• DATA SUPPLIED:

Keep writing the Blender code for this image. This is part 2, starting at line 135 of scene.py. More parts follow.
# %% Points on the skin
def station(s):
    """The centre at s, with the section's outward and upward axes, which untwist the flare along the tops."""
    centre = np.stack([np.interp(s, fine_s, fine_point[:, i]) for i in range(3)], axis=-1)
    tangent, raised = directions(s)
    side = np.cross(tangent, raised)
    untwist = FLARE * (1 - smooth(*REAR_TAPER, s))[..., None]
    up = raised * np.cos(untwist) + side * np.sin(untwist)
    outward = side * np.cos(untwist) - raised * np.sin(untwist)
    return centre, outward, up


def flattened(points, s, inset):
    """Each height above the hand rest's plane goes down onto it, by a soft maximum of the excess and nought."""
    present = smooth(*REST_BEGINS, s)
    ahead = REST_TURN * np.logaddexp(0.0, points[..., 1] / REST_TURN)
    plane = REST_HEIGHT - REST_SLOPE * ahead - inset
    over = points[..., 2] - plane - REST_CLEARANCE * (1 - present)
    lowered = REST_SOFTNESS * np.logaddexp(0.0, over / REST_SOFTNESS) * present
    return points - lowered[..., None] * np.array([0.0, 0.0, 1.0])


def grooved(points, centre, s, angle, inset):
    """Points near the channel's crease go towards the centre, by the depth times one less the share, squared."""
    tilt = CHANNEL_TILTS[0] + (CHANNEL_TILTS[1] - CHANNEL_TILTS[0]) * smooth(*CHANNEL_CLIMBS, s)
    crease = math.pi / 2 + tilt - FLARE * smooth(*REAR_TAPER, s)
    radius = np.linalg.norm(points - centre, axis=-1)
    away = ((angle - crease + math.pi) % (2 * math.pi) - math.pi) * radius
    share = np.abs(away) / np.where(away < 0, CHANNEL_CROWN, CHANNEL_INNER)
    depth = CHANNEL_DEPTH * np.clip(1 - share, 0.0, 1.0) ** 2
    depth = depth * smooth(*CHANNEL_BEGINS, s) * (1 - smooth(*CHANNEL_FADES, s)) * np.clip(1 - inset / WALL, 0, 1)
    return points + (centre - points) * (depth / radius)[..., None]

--

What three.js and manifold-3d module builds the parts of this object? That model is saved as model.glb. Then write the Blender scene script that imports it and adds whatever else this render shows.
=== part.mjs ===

--

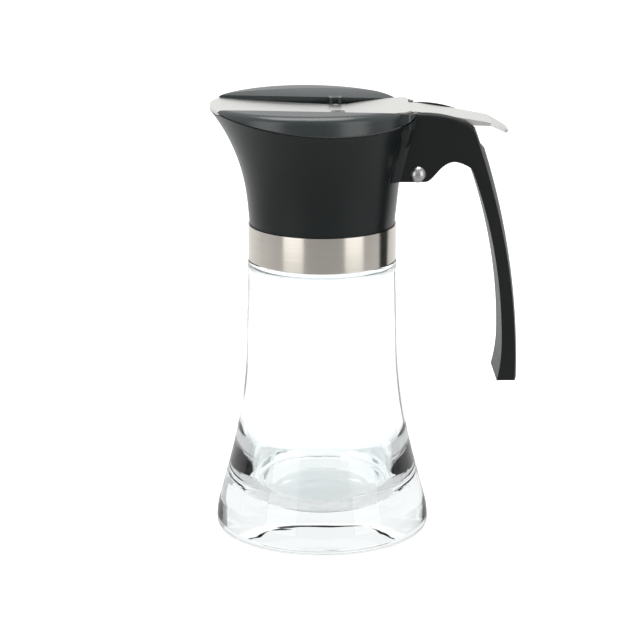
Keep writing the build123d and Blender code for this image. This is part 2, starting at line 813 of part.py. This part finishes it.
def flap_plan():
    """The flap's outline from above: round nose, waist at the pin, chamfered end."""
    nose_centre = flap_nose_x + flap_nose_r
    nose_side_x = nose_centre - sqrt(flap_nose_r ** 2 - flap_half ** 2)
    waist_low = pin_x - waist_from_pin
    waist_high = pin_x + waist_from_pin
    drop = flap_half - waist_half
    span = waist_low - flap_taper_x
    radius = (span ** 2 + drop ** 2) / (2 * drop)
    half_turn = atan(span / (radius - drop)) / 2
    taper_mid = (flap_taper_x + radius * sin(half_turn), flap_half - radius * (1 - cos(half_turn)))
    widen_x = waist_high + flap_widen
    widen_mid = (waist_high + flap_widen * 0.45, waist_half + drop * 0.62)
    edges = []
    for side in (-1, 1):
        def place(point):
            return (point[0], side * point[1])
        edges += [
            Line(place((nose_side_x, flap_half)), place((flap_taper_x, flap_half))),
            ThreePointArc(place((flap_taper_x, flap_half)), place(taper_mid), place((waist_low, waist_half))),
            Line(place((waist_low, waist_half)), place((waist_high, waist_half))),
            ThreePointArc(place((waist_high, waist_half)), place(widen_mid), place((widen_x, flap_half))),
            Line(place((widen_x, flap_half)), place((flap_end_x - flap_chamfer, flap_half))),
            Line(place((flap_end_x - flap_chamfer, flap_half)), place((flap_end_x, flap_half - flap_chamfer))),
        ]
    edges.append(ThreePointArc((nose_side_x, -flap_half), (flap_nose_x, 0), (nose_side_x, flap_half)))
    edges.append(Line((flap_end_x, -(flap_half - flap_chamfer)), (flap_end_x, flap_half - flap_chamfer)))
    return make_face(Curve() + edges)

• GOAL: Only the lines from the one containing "Keep writing the Blender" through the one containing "return points - lowered[..., None]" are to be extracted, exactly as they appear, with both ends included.

• RESULT BELOW:
Keep writing the Blender code for this image. This is part 2, starting at line 135 of scene.py. More parts follow.
# %% Points on the skin
def station(s):
    """The centre at s, with the section's outward and upward axes, which untwist the flare along the tops."""
    centre = np.stack([np.interp(s, fine_s, fine_point[:, i]) for i in range(3)], axis=-1)
    tangent, raised = directions(s)
    side = np.cross(tangent, raised)
    untwist = FLARE * (1 - smooth(*REAR_TAPER, s))[..., None]
    up = raised * np.cos(untwist) + side * np.sin(untwist)
    outward = side * np.cos(untwist) - raised * np.sin(untwist)
    return centre, outward, up


def flattened(points, s, inset):
    """Each height above the hand rest's plane goes down onto it, by a soft maximum of the excess and nought."""
    present = smooth(*REST_BEGINS, s)
    ahead = REST_TURN * np.logaddexp(0.0, points[..., 1] / REST_TURN)
    plane = REST_HEIGHT - REST_SLOPE * ahead - inset
    over = points[..., 2] - plane - REST_CLEARANCE * (1 - present)
    lowered = REST_SOFTNESS * np.logaddexp(0.0, over / REST_SOFTNESS) * present
    return points - lowered[..., None] * np.array([0.0, 0.0, 1.0])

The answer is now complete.